Poetry is not only highly engaging for reading and writing lessons, and it is also the perfect form of literature to use as a read-aloud. With its short prose, you can fit in reading aloud many poems during a long read-aloud block of time. If you are short on time for reading aloud (which I always seem to be) you can read a few poems during transitions or down time. Click HERE to read about my favorite 8 poetry read aloud books that your students will love! Be sure to scoop up the FREE coordinating activities for each one, too!

Poetry is a great way to challenge students across the content areas and to use as a summative assessment to wrap up different reading units, too! I love using a simple acrostic poem in unique and challenging ways to increase student discourse and critical thinking, too! Click HERE to read 8 different ways you can bring acrostic poetry into your classroom to engage and challenge students of all levels.

Whether you are teaching remotely or in the classroom, this list of activities will surely engage your students AND help you save a lot of time planning! Click HERE to read how you can engage your young poets remotely or in person! 

Looking for quick poetry tips that are easy to implement in your classroom? this quick read is just what you need, and bonus there is a FREE poetry guide to help you teach a variety of poetry! Click HERE to read more!

You can also effortlessly bring poetry reading and writing into the content areas, too! Students love to write Bio Poems about famous people in history. It makes the perfect activity for President’s Day or during any history unit you teach. During science, students can write a diamante or haiku poem about a broad topic or even simply a content-specific vocabulary word! It is a great way to get reluctant students writing across the content areas.

Don’t let poetry go untaught until National Poetry Month!  Teach poetry all year long. Your students will reap its many benefits in reading, writing, and the content areas too!




3 Ways to Use Poetry to Engage Struggling Writers

poetry writing upper elementary

Motivating and engaging reluctant writers can be an uphill battle! 

Whether you are focusing on improving sentence structure, elaboration, and detail, or figurative language with your writers, poetry can help! I have found poetry to be a huge motivator and a successful tool to help reluctant writers do what we want them to do…write!

Writing poetry helps students succeed and build confidence at the same time.  Since poetry is often shorter than writing narratives, and because it can be written in one or two writing periods, poetry is seen as an attainable task for students who are often intimidated by writing. 

Using poetry to build writers' writing skills and strengthen their grasp of the writing process is a great way to build student confidence and increase their interest in writing, too!

Here are three reasons why you absolutely need to use poetry to engage your reluctant writers. 
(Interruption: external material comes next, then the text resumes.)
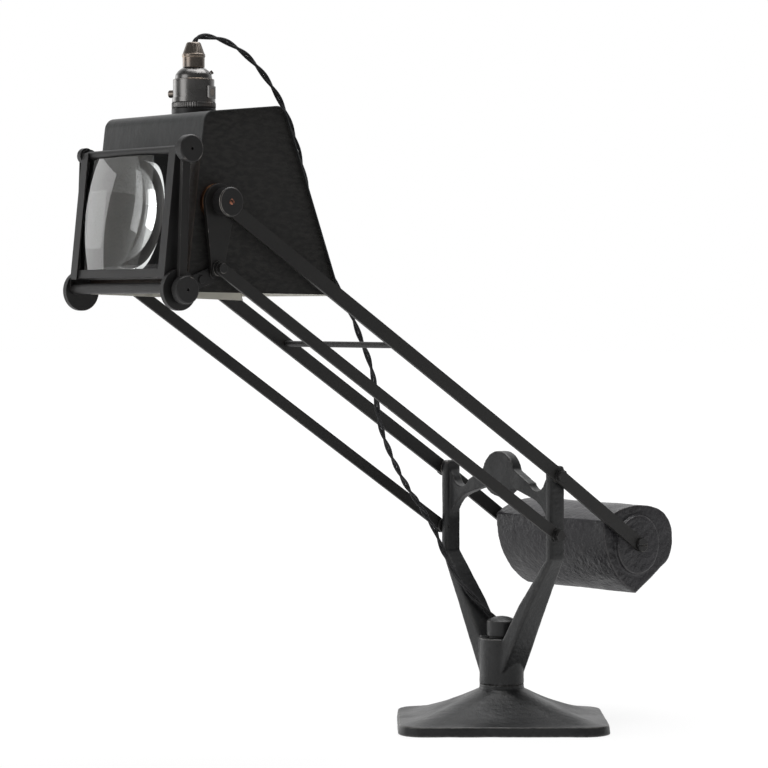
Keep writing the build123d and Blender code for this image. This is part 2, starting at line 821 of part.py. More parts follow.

poetry writing upper elementary classroom
Poetry often follows a pattern. It could be a poem with a rhyming scheme of AABB or ABAB, or it could be poem that follow a specific rule for each line like haikus, I Wish Poetry, or limericks. Whatever the pattern, whatever the rule, having clear cut directions of how to write is a great way to get reluctant writers writing! Often time the hardest part of writing for struggling writers is getting started. So many times we hear, "I don't know what to write," or "I don’t know how to begin." But when students have to follow clear set rules or patterns there is no guesswork on where to start. As with all good writing lessons, be sure to model each type of poetry writing you complete with your students. I also love using acrostic poetry to engage and challenge writers of all levels across the content areas. 

Teacher Tip: Create anchor charts for each of the different types of poems that you write. Include the pattern or rule, as well as a model of each type of poem. Be sure to save each anchor chart for students to reference as they write during the lesson and when they continue their poetry writing in their journals. Don't forget to read aloud poetry mentor texts to serve as models, too! 

poetry writing upper elementary classroom
What I especially love about teaching poetry writing is that it easily fits into any writing program. It can be taught as a unit at the beginning of the year and practiced all year long, or taught once a month with a different type of poem for each month's focus. No matter how it is taught, poetry writing is a great way to practice the writing process.  Since poetry is a short piece of writing, students are able to get through each step of the writing process in a short amount of time, building confidence and stamina as they complete each poetry task. Students can brainstorm a focused topic and rhyming words during pre-writing, write drafts and revise their work independently, work with an editing and revising checklist to make changes, and work with a peer partner to improve their writing and make additional changes as needed before publishing. If you hold teacher conferences during your writing block, poetry writing is a great way to discuss how to include figurative language and descriptive word choice in student writing. After taking the student's poetry piece successfully through the process students are ready to publish and celebrate their writing.  Grab a FREE poetry lesson and bulletin board display to try out these ideas at the bottom of this post.

Teacher Tip: Keep it going! Once you have practiced poetry writing and taking it through the process with your students, encourage them to keep a poetry journal to keep writing poetry. The success that comes with poetry writing will encourage students to not only continue writing poetry but other genres of writing, too!

poetry writing upper elementary Publishing, celebrating, and sharing student writing pieces is an exciting part of every writing project. I always look forward to each and every student sitting on the author's stool and sharing the writing that they worked so hard to complete. Many times, however, students are intimidated by reading their writing aloud to their peers. This could be because of the length of the writing piece, or insecurities about reading aloud. Completed poetry writing eliminates both concerns. Shorter pieces, often with flow and rhythm are much easier to read aloud and share. It also takes less time to share which is perfect for both reluctant writers and struggling readers.  Another bonus is that it would take less than one writing period to have all students share their writing pieces! Teacher win!

Teacher Tip: Save those poems! I love sharing student poetry writing on a bulletin board each month. I hold on to each poem that the students write in their writing portfolio. At the end of the school year, I compile all the different poems that they wrote throughout the year into a poetry book for them. It makes a great writing portfolio and memory maker from the year. 

When it comes to engaging reluctant writers, poetry is a must! 

Its short text and rhyming pattern draw students in while increasing their engagement and motivation. Don’t save poetry writing for National Poetry Month. Teach poetry writing throughout the year. It will give your reluctant writers a boost of confidence and success throughout the year.  After writing a few poems your students will be hooked and you will love their writing growth!